Thursday, February 4, 2010

Monster sell-off in risk assets - WSJ

The heavy losses in oil were accompanied by drops in equities and other commodity markets in a widespread exit of investors from risky assets on concerns about the economy.

"Today is an across the board movement away from risk and a flight to quality," said Brad Samples, analyst with Summit Energy in Louisville, Ky. The fall is "not just specific to oil."

The catalyst for the initial leg down was an unexpected rise in the number of U.S. workers filing new claims for jobless benefits last week.
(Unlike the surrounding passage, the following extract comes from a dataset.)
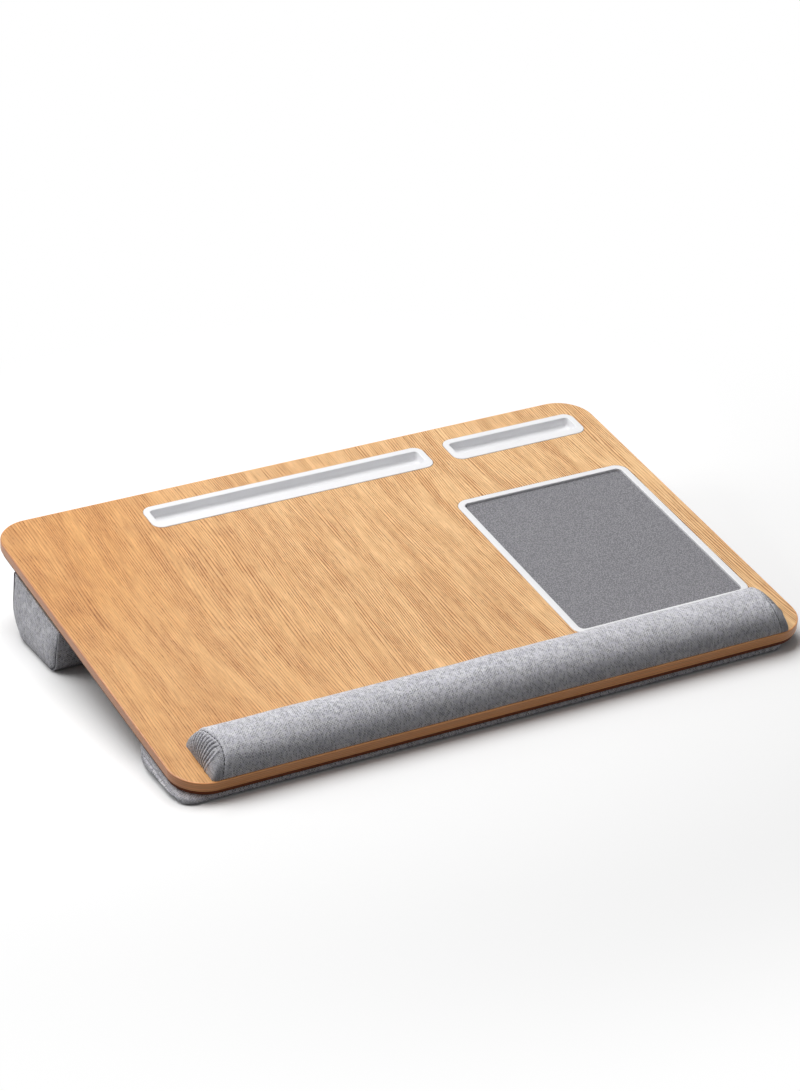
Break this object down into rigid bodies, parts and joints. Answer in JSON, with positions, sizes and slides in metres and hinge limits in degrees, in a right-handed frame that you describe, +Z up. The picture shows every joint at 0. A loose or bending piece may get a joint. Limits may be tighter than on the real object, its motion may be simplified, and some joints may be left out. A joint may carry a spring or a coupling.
{
  "type": "lap desk",
  "caption": "Sloping wood-faced lap desk with padded wrist rest, recessed mouse mat, phone and tablet slots, on a low front cushion and a tall rear cushion.",
  "frame": {"origin": "on the floor, under the middle of the desk's overall width and depth", "axes": "+X to the user's right, +Y away from the user towards the raised back edge, +Z up"},
  "size_m": [0.55, 0.3786, 0.0765],
  "materials": {
    "fibreboard": "raw medium-density fibreboard, cut edges",
    "oak_veneer": "honey-coloured oak veneer with a satin lacquer",
    "oak_edge": "mid-brown wooden edge band, satin",
    "dark_wood": "dark-stained thin board, matt",
    "white_plastic": "satin white moulded plastic",
    "mat_leather": "grey pebbled synthetic leather",
    "mat_foam": "thin black foam sheet",
    "heather_fabric": "heather-grey woven cloth",
    "padding": "soft white padding",
    "strip_plastic": "stiff black plastic sheet",
    "hook_and_loop": "black hook-and-loop pads",
    "backing_cloth": "thin black non-woven cloth"
  },
  "bodies": {
    "cushion_base": {"base_board": "dark_wood", "hook_pads": "hook_and_loop", "front_cushion_cover": "heather_fabric", "front_cushion_filling": "padding", "front_cushion_backing": "backing_cloth", "rear_cushion_cover": "heather_fabric", "rear_cushion_filling": "padding", "rear_cushion_backing": "backing_cloth"},
    "desk_top": {"core_board": "fibreboard", "face_veneer": "oak_veneer", "backing_veneer": "oak_veneer", "edge_band": "oak_edge", "phone_tray": "white_plastic", "tablet_tray": "white_plastic", "mouse_mat_frame": "white_plastic", "mouse_mat": "mat_leather", "mouse_mat_foam": "mat_foam", "wrist_rest_cover": "heather_fabric", "wrist_rest_foam": "padding", "wrist_rest_strip": "strip_plastic", "loop_pads": "hook_and_loop"}
  },
  "joints": [
    {"name": "desk_top_lift", "type": "slide", "parent": "cushion_base", "child": "desk_top", "axis": [0, -0.1564, 0.9877], "range_m": [0, 0.06]}
  ]
}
The Labor Department reported a rise in claims of 8,000 to 480,000 for the week ended Jan. 30.

"The initial jobs claims spooked the markets in anticipation of tomorrow (Friday's) jobs figure," said Samples.

The more widely anticipated U.S. non-farm payrolls for January will be released Friday morning. Investors will be closely watching for any changes in the jobless rate, with economists forecasting it at 10.1%.
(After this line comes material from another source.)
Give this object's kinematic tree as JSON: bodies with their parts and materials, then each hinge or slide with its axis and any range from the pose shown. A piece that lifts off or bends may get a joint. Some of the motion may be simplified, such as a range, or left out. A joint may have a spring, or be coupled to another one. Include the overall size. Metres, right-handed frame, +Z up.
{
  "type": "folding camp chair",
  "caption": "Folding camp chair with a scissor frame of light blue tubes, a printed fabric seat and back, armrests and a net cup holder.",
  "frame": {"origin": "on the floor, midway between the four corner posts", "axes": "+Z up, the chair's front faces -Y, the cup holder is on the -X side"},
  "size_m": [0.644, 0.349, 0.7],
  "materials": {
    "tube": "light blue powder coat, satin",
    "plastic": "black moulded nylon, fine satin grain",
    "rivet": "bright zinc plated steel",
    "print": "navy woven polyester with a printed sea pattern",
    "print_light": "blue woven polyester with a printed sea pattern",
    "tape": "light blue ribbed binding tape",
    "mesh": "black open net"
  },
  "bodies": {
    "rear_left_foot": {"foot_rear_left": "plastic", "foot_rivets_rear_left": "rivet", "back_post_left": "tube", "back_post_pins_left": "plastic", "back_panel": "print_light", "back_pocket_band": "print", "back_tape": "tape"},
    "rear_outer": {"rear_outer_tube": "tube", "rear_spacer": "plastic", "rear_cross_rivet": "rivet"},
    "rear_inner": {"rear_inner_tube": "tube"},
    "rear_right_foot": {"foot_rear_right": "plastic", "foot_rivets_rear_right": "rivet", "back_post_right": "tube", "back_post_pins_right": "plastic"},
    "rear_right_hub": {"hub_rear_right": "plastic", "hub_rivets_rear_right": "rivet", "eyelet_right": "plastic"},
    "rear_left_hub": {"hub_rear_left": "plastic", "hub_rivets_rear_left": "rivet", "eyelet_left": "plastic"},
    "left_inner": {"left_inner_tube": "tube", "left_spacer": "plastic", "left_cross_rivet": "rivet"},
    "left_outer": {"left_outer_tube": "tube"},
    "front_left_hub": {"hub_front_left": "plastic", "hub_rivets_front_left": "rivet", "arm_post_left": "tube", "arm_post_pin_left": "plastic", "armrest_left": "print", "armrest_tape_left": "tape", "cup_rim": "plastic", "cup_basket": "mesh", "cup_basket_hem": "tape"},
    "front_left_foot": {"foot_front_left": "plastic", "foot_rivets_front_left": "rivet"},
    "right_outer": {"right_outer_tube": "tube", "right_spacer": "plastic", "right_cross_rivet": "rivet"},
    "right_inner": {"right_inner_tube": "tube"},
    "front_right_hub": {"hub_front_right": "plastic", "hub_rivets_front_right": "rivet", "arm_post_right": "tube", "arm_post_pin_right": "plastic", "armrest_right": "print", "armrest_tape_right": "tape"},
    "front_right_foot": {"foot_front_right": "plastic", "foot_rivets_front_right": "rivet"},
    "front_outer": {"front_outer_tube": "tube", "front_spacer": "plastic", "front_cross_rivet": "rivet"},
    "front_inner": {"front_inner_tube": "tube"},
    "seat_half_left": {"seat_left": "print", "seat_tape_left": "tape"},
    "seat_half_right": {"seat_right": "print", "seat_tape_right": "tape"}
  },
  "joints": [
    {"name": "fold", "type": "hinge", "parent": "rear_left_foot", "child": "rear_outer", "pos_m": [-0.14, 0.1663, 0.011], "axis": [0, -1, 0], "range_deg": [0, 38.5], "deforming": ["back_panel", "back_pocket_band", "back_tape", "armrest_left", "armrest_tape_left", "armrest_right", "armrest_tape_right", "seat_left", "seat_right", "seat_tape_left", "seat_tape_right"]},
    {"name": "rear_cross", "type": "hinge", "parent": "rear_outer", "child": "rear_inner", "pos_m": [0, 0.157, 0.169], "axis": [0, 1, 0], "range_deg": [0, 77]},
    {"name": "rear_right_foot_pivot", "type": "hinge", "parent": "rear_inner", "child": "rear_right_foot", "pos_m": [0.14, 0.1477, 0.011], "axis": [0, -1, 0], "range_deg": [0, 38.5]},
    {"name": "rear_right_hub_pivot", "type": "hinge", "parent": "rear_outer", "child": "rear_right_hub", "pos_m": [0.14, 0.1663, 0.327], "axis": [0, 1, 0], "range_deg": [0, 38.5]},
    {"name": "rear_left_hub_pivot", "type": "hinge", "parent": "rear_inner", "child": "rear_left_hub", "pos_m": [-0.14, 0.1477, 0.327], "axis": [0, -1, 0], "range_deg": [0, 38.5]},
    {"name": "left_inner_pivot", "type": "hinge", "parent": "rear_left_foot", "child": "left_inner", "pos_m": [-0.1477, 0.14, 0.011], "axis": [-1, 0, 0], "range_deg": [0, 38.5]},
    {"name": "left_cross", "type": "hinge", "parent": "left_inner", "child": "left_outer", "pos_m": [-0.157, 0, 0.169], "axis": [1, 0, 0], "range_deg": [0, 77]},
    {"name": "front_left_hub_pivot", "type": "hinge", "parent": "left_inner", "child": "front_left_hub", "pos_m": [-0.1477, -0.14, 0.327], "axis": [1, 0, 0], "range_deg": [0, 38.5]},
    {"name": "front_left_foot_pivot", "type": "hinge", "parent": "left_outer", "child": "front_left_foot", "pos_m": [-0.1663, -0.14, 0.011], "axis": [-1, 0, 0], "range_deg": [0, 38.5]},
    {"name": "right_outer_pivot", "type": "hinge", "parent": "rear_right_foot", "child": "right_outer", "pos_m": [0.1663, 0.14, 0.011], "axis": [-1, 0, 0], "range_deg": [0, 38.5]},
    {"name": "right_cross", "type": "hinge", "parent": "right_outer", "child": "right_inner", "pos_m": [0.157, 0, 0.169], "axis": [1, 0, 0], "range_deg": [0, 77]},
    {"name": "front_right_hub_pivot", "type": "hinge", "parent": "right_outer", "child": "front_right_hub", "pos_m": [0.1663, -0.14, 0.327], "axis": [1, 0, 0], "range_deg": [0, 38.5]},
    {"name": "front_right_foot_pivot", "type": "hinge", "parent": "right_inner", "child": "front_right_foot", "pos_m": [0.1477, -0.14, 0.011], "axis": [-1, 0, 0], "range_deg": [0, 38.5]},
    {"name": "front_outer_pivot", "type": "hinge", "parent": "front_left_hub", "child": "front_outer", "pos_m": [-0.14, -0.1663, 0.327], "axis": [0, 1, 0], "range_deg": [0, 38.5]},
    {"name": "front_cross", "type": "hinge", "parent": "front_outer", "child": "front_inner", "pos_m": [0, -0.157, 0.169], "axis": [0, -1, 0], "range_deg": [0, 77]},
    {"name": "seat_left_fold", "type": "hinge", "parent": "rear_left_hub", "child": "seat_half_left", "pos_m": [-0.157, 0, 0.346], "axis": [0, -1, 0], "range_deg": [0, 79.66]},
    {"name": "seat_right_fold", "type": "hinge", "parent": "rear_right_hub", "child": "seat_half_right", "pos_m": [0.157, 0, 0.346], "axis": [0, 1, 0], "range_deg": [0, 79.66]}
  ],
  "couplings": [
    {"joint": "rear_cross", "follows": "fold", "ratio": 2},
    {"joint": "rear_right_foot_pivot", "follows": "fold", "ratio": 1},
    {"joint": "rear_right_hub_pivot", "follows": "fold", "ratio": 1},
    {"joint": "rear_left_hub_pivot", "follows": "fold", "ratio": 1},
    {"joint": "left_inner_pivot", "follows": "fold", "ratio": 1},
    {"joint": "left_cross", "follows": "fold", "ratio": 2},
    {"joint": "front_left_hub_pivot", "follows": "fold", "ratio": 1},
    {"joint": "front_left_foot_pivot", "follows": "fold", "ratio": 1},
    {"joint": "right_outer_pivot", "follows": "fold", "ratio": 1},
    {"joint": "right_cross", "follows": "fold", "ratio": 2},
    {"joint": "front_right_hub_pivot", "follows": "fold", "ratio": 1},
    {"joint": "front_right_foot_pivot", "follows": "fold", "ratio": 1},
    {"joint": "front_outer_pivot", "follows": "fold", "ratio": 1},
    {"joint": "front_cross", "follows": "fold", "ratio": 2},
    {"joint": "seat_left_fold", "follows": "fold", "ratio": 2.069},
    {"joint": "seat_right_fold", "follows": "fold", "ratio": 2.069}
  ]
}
Meanwhile, worries over the level of debt in European countries rallied the dollar to an eight-month high against the euro, contributing to a sharp decline in oil prices. Dollar-denominated oil tends to fall on a stronger greenback as it makes the commodity more expensive to other currency holders.
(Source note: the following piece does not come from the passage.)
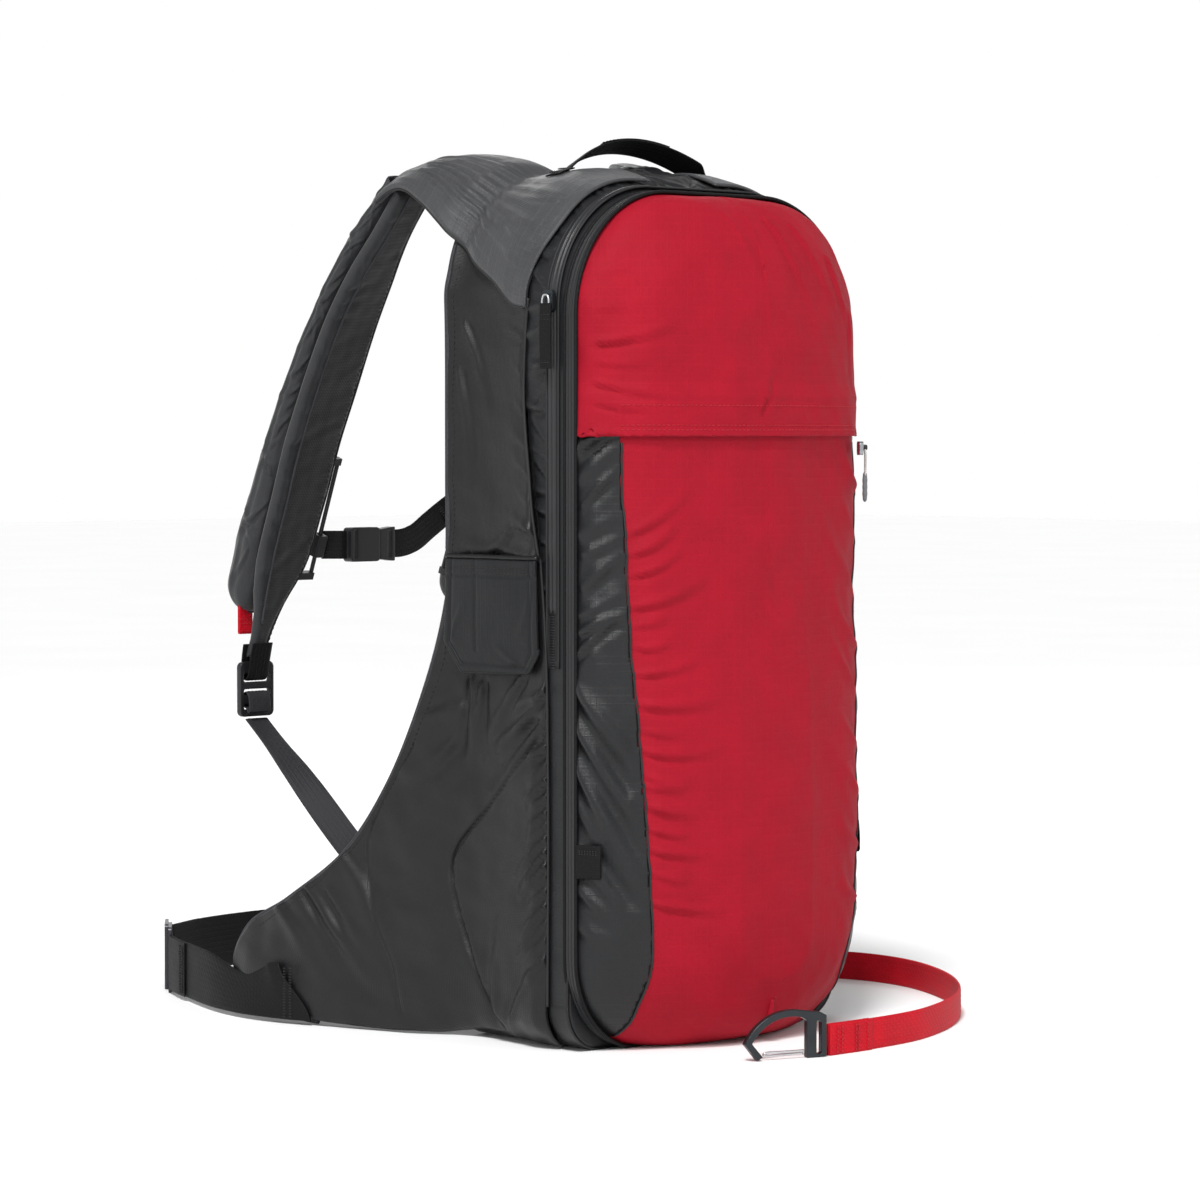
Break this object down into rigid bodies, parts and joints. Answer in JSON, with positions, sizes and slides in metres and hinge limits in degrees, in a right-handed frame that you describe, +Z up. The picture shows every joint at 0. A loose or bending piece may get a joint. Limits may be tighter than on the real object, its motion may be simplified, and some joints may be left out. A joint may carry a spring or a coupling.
{
  "type": "ski backpack with airbag",
  "caption": "Ski backpack with a zip-on front section, hip fins, padded shoulder straps, hip belt, chest strap, side airbag flap and a leg loop with a carabiner.",
  "frame": {"origin": "centre of the base on the surface the pack stands on, under the main compartment", "axes": "+Z up along the pack, +X to the wearer's right, +Y towards the wearer"},
  "size_m": [0.4365, 0.5842, 0.5857],
  "materials": {
    "shell_fabric": "coated ripstop",
    "red_fabric": "coated plain weave",
    "fin_fabric": "stretch weave",
    "strap_fabric": "padded mesh and weave",
    "back_foam": "moulded foam",
    "webbing_black": "woven webbing",
    "webbing_red": "woven webbing",
    "zip_tape": "coil zip",
    "zip_metal": "die cast",
    "black_plastic": "moulded",
    "buckle_metal": "anodised",
    "carabiner_metal": "anodised",
    "wire_steel": "drawn wire",
    "sheet_plastic": "polyethylene sheet",
    "stay_metal": "bar",
    "battery_case": "moulded",
    "control_case": "moulded",
    "fan_plastic": "moulded",
    "airbag_cloth": "coated nylon"
  },
  "bodies": {
    "pack": {"top_panel": "shell_fabric", "side_panel_left": "shell_fabric", "side_panel_right": "shell_fabric", "base_panel": "shell_fabric", "divider_panel": "shell_fabric", "back_panel": "shell_fabric", "front_gusset_left": "shell_fabric", "front_gusset_right": "shell_fabric", "shoulder_yoke_left": "shell_fabric", "shoulder_yoke_right": "shell_fabric", "front_upper_panel": "red_fabric", "front_lower_panel": "red_fabric", "hip_fin_left": "fin_fabric", "hip_fin_right": "fin_fabric", "shoulder_strap_left": "strap_fabric", "shoulder_strap_right": "strap_fabric", "strap_sleeve_left": "strap_fabric", "strap_sleeve_right": "strap_fabric", "back_pad": "back_foam", "lumbar_pad": "back_foam", "adjust_webbing_left": "webbing_black", "adjust_webbing_right": "webbing_black", "hip_webbing_left": "webbing_black", "hip_webbing_right": "webbing_black", "tool_loops": "webbing_black", "leg_strap": "webbing_red", "main_zip_tape": "zip_tape", "booster_zip_tape": "zip_tape", "pocket_zip_tape": "zip_tape", "pocket_zip_slider": "zip_metal", "sternum_rail_left": "black_plastic", "sternum_rail_right": "black_plastic", "hip_buckle_frame": "buckle_metal", "frame_sheet": "sheet_plastic", "frame_stays": "stay_metal", "battery_pack": "battery_case", "control_unit": "control_case", "fan_housing": "fan_plastic", "folded_airbag": "airbag_cloth"},
    "main_slider_left": {"main_zip_slider_left": "zip_metal"},
    "main_slider_right": {"main_zip_slider_right": "zip_metal"},
    "main_pull_left": {"main_zip_pull_left": "webbing_black"},
    "main_pull_right": {"main_zip_pull_right": "webbing_black"},
    "pocket_pull": {"pocket_zip_pull": "black_plastic"},
    "side_flap": {"airbag_flap": "shell_fabric"},
    "handle": {"grab_handle": "webbing_black"},
    "lock_left": {"ladder_lock_left": "black_plastic"},
    "lock_right": {"ladder_lock_right": "black_plastic"},
    "chest_strap": {"sternum_clip_left": "black_plastic", "sternum_clip_right": "black_plastic", "sternum_webbing_left": "webbing_black", "sternum_webbing_right": "webbing_black", "sternum_buckle_socket": "black_plastic", "sternum_buckle_plug": "black_plastic"},
    "hip_hook": {"hip_buckle_hook": "buckle_metal"},
    "trigger": {"trigger_tab": "webbing_red"},
    "carabiner": {"carabiner_body": "carabiner_metal"},
    "gate": {"carabiner_gate": "wire_steel"},
    "impeller": {"fan_impeller": "fan_plastic"}
  },
  "joints": [
    {"name": "main_slider_left_run", "type": "slide", "parent": "pack", "child": "main_slider_left", "axis": [0, 0, 1], "range_m": [-0.19, 0]},
    {"name": "main_pull_left_swing", "type": "hinge", "parent": "main_slider_left", "child": "main_pull_left", "pos_m": [-0.1317, -0.045, 0.4776], "axis": [0, 1, 0], "range_deg": [0, 120]},
    {"name": "lock_left_tilt", "type": "hinge", "parent": "pack", "child": "lock_left", "pos_m": [-0.103, 0.2767, 0.232], "axis": [1, 0, 0], "range_deg": [-10, 20]},
    {"name": "main_slider_right_run", "type": "slide", "parent": "pack", "child": "main_slider_right", "axis": [0, 0, 1], "range_m": [-0.19, 0]},
    {"name": "main_pull_right_swing", "type": "hinge", "parent": "main_slider_right", "child": "main_pull_right", "pos_m": [0.1317, -0.045, 0.4776], "axis": [0, -1, 0], "range_deg": [0, 120]},
    {"name": "lock_right_tilt", "type": "hinge", "parent": "pack", "child": "lock_right", "pos_m": [0.103, 0.2767, 0.232], "axis": [1, 0, 0], "range_deg": [-10, 20]},
    {"name": "pocket_pull_swing", "type": "hinge", "parent": "pack", "child": "pocket_pull", "pos_m": [0.10504, -0.10344, 0.3831], "axis": [-0.6252, -0.7804, 0], "range_deg": [0, 100]},
    {"name": "side_flap_lift", "type": "hinge", "parent": "pack", "child": "side_flap", "pos_m": [-0.1325, 0.006, 0.3113], "axis": [0, 1, 0], "range_deg": [0, 110]},
    {"name": "handle_tip", "type": "hinge", "parent": "pack", "child": "handle", "pos_m": [0, 0.006, 0.5609], "axis": [-1, 0, 0], "range_deg": [-60, 10], "stiffness_Nm_per_rad": 0.05},
    {"name": "chest_strap_height", "type": "slide", "parent": "pack", "child": "chest_strap", "axis": [0, 0.3536, -0.9354], "range_m": [-0.022, 0.01]},
    {"name": "hip_hook_open", "type": "hinge", "parent": "pack", "child": "hip_hook", "pos_m": [-0.10626, 0.3722, 0.0234], "axis": [0, 0, -1], "range_deg": [0, 60]},
    {"name": "trigger_pull", "type": "slide", "parent": "pack", "child": "trigger", "axis": [0, 0, -1], "range_m": [0, 0.02], "stiffness_N_per_m": 150},
    {"name": "carabiner_swivel", "type": "hinge", "parent": "pack", "child": "carabiner", "pos_m": [-0.0157, -0.1758, 0.012], "axis": [0, 0, 1], "range_deg": [-35, 35]},
    {"name": "gate_open", "type": "hinge", "parent": "carabiner", "child": "gate", "pos_m": [-0.02983, -0.17064, 0.0039], "axis": [0.342, 0.9397, 0], "range_deg": [0, 25], "stiffness_Nm_per_rad": 0.02},
    {"name": "fan_spin", "type": "hinge", "parent": "pack", "child": "impeller", "pos_m": [0.01, 0.0135, 0.39], "axis": [0, 1, 0], "continuous": true}
  ]
}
Fears mounted that Greece, Portugal and Spain may find it hard to bring their budgets under control--jeopardizing a fragile euro-zone economic recovery--and that this could potentially spread to other deficit-heavy economies.

Noting the longer-term run-up in the oil market since March 2009, Samples said oil prices have "over-anticipated economic recovery to some degree". He added "economic data is getting better but the pace of improvement is not very reassuring".